Sr. No	Electrode Modifier	Technique	Supporting Electrolyte/pH	LOD of Naproxen	Ref.
1	Graphene oxide	DPV	PBS/7.2	6.47 µM	[24]
2	Reduced graphene oxide	CV	PBS/6.0	0.33 µM	[25]
3	MWCNTs/msCYP1A2-SPE	CV	PBS/7.4	16 µM	[26]
4	Ni-Co LDH/SPE	DPV	PBS/7.0	0.002 µM	[27]
5	Ni-Fe LDH/Au electrode	DPV	KCl/7.0	0.32 µM	[28]
6	ZnFe2O4/graphene oxide	DPV	PBS/7.0	0.222 nM	[29]
7	TsPro-Cs/rGO	DPV	PBS/7.0	0.4 μM	[30]
8	Poly l-serine/GCE	CV	PBS/5.0	0.69 μM	[31]
9	L-Cys/RGO/GCE	CV	PBS/7.0	0.35 µM	[32]
10	CdS/GCE	SWV	PBS/7.0	1.43 nM	Current work
Sr.

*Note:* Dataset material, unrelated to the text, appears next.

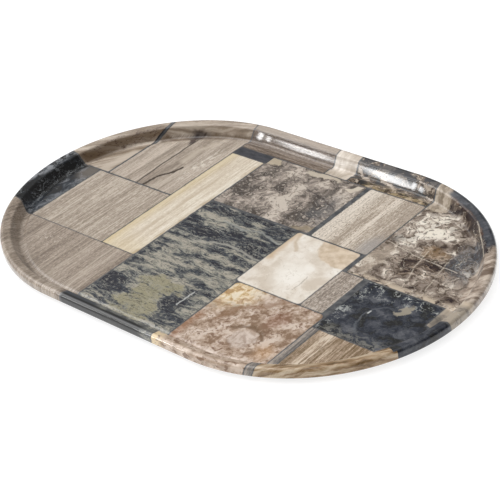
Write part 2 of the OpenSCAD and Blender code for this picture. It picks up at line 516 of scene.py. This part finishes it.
# Charcoal slate at the left end, crackled with pale hairlines, its wall darkened near black with painted
# shade.
p = Print("charcoal_end")
drift = p.stirred(14, 16, 1, 4)
p.body = p.shades(p.cloud((12, 22), 2, 6, 0.66, at=drift), ["2b2e32", "3c3f44", "54575b", "727478"],
                  0.4, 0.62)
p.lay("78716a", p.step(p.blob(-197, 16, 15, 22, at=drift), 1.1, 0.2), 0.8)
crackle = p.most(p.veins((13, 17), 4, 0.022, at=drift), p.veins((7, 11), 5, 0.016, at=drift))
p.lay("a3a6a8", crackle, p.step(p.cloud((14, 20), 6, 3), 0.42, 0.6), 0.6)
# Painted shade: the left end's wall, from x -205 to -227, is laid near black, all but its hairlines.
black = p.times(p.step(p.x, -205, -210), p.step(p.x, -227, -223))
p.lay("1b1e22", black, p.step(crackle, 0.9, 0.2))
p.lay("94969a", p.step(p.x, -225, -229), p.step(p.cloud((5, 9), 7, 5, 0.65), 0.45, 0.62))
finishes["charcoal_end"] = p.finish()

# Taupe fossil wood with its grain front to back.
p = Print("taupe_block")
p.wood(["94887b", "a5988b", "b4a89a", "c8bcae"], seed=11, spread=0.075)
p.lay("d3c8ba", p.step(p.cloud((1.4, 9), 14, 3), 0.58, 0.68), 0.5)
p.lay("8d8174", p.step(p.cloud((1.1, 7), 15, 3), 0.42, 0.34), 0.45)
finishes["taupe_block"] = p.finish()

# Cream fossil wood, yellower down its left side and tan down its right.
p = Print("cream_strip")
p.wood(["c6b7a3", "d2c5b3", "dbd0be", "e6ddcf"], seed=21, wide=7, spread=0.085)
p.lay("d0bd92", p.step(p.x, -88, -100), 0.55)
p.lay("d2bf97", p.step(p.y, -30, -64), 0.35)
p.lay("b09a79", p.step(p.x, -69, -64), p.step(p.cloud((5, 22), 24, 3), 0.45, 0.6), 0.6)
p.lay("b9a98f", p.step(p.cloud((1.1, 10), 25, 3), 0.4, 0.33), 0.4)
finishes["cream_strip"] = p.finish()

# Darker taupe wood along the near left side, streaked light and dark, with pale flecks.
p = Print("near_left_wood")
p.wood(["80746a", "938679", "a3968a", "b7aa9c"], seed=31, weights=(0.3, 0.42, 0.28))
for x, width, much in ((-85, 3, 0.5), (-78, 2, 0.35), (-107, 3, 0.35), (-118, 2, 0.25), (-70, 4, 0.25)):
    wander = p.maths("MULTIPLY_ADD", p.cloud((8, 60), x, 2), 6, p.maths("SUBTRACT", p.x, 3))
    p.lay("cbbfb0", p.stripe(x, width, wander), much)
fleck = p.step(p.cloud((1.3, 3.4), 36, 4, 0.6), 0.56, 0.66)
patch = p.step(p.blob(-145, -82, 18, 14, at=p.stirred(10, 12, 37)), 1, 0.3)
p.lay("d0c6b9", fleck, p.sum((patch, 0.55), (fleck, 0.3)))
finishes["near_left_wood"] = p.finish()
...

No	Electrode modifier	Technique	Supporting Electrolyte/pH	LOD of mobic	Ref.
1	L-lysine/graphene oxide	DPV	BRB/pH 3	8.7 × 10−7 M	[33]

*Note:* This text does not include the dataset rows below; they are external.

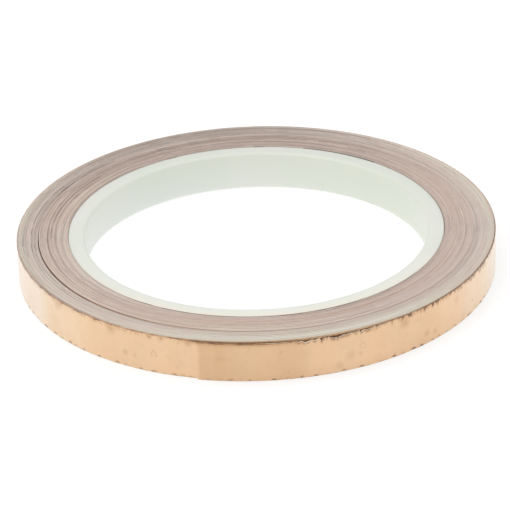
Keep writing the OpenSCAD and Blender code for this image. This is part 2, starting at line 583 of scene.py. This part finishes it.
def foil_wear_and_shade(s, from_top, from_bottom):
    """0 on clean copper to 1 where it is dark: along the edges and at dents. Both edges have
    more dark ticks at the right, and the top edge a haze at the left and in front. In front the
    dark band and its haze are painted shadow; at the left they are partly a rubbed edge and
    partly painted shadow of the gap behind."""
    az = azimuth_at(s)
    left = az_bump(az, 226, 46) * (s < 0)
    front = front_share(s)
    ticked = smooth(az, 298, 306) * (1 - smooth(az, 345, 354))
    reach = 0.12 + 0.07 * wave_noise(s, 31, 1.1, 3) + 0.05 * wave_noise(s, 32, 9.0, 2)
    reach = np.clip(reach, 0.03, None) * (1 - 0.5 * front)
    # wider in front, where the dark band is painted shadow, and at the left, where it is partly
    # rubbed edge and partly painted shadow
    reach += 0.10 * left + 0.33 * front + 0.08 * ticked
    low = np.clip(0.06 + 0.05 * wave_noise(s, 33, 1.6, 3), 0.01, None)
    top = 1 - smooth(from_top / reach[:, None], 0.6, 1.3)
    bottom = 1 - smooth(from_bottom / low[:, None], 0.5, 1.3)
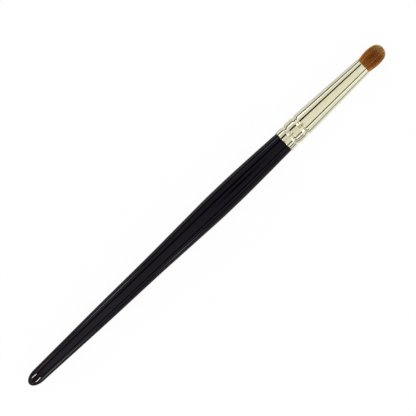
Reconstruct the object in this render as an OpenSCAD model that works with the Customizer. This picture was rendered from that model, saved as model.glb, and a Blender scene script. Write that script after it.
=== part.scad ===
// Eyeshadow brush: a turned wooden handle under black lacquer, a tapered metal
// ferrule with two rolled grooves, and a round, domed tuft of hair.
// The brush lies along X, butt at -X and hair at +X, with its belly on the ground.

/* [Handle] */
// Length of the handle that shows, from the butt to the ferrule's lip
handle_len = 122.4; // [105:0.2:150]
// Diameter of the handle where the rounded butt ends
butt_dia = 5.2; // [4:0.1:7]
// Length of the rounded butt
butt_round = 4.6; // [2.5:0.1:6]
// Diameter of the belly, the widest place
belly_dia = 9.2; // [8.8:0.1:12]
// Length of the straight stretch of the belly
belly_land = 5; // [3:0.5:10]
// Distance from the middle of the belly to the ferrule's lip
belly_back = 28.3; // [20:0.1:40]
// Diameter of the lacquered neck at the ferrule's lip
neck_dia = 7.9; // [7.2:0.1:8.3]
// Thickness of the lacquer, which is dipped on in several coats
lacquer = 0.16; // [0.1:0.02:0.24]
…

2	Carbon paste/polymer Nps-MWCNTs	DPV	PBS/pH 9.0	0.32 µM	[34]
3	Boron-doped diamond Electrode	DPV	BRB/pH 1–3	59 nM	[35]
4	Cystic acid/GCE	CV	BRB/pH 1.86	1.5 nM	[36]
5	Hg drop electrode	Polarography	Acetate Buffer/pH 4.88	57 nM	[37]
6	3.33% graphene/CPE	Adsorptive SWV	BRB/pH 2.0	2.59 nM	[38]
7	ZnO/GCE	SWV	BRB/pH 4.0	7.21 nM	Current work

illustrates the comparison of current work with the literature reported works.

4. Conclusions

Cadmium sulfide and zinc oxide nanoparticles were successfully synthesized and utilized as electrode modifiers that enhanced the sensitivity characteristics of a glassy carbon electrode for the sensing of naproxen and mobic. In comparison to an unmodified glassy carbon electrode, the oxidation signals of the NSAIDs intensified when using the designed sensing platforms due to the electrocatalytic and surface area enhancement roles of the cadmium sulfide and zinc oxide nanoparticles. The synthesized nanomaterials were immobilized individually on the electrode’s surface and its modification was ensured by square-wave voltammetry. The pH-dependent signals of the target NSAIDs, shifting in potential with the change in the pH of the medium, revealed proton-coupled electron transfer. The conditions were optimized to achieve the highest possible current response of the target analytes. The obtained results revealed the high sensitivity of the designed electrochemical platforms. The application horizon of the designed sensors can be extended to the investigation of the redox fate of NSAIDs in biological molecules and the monitoring of their metabolites in human serum and urine, as required for clinical diagnostics and for obtaining insights into the action mechanism of drugs.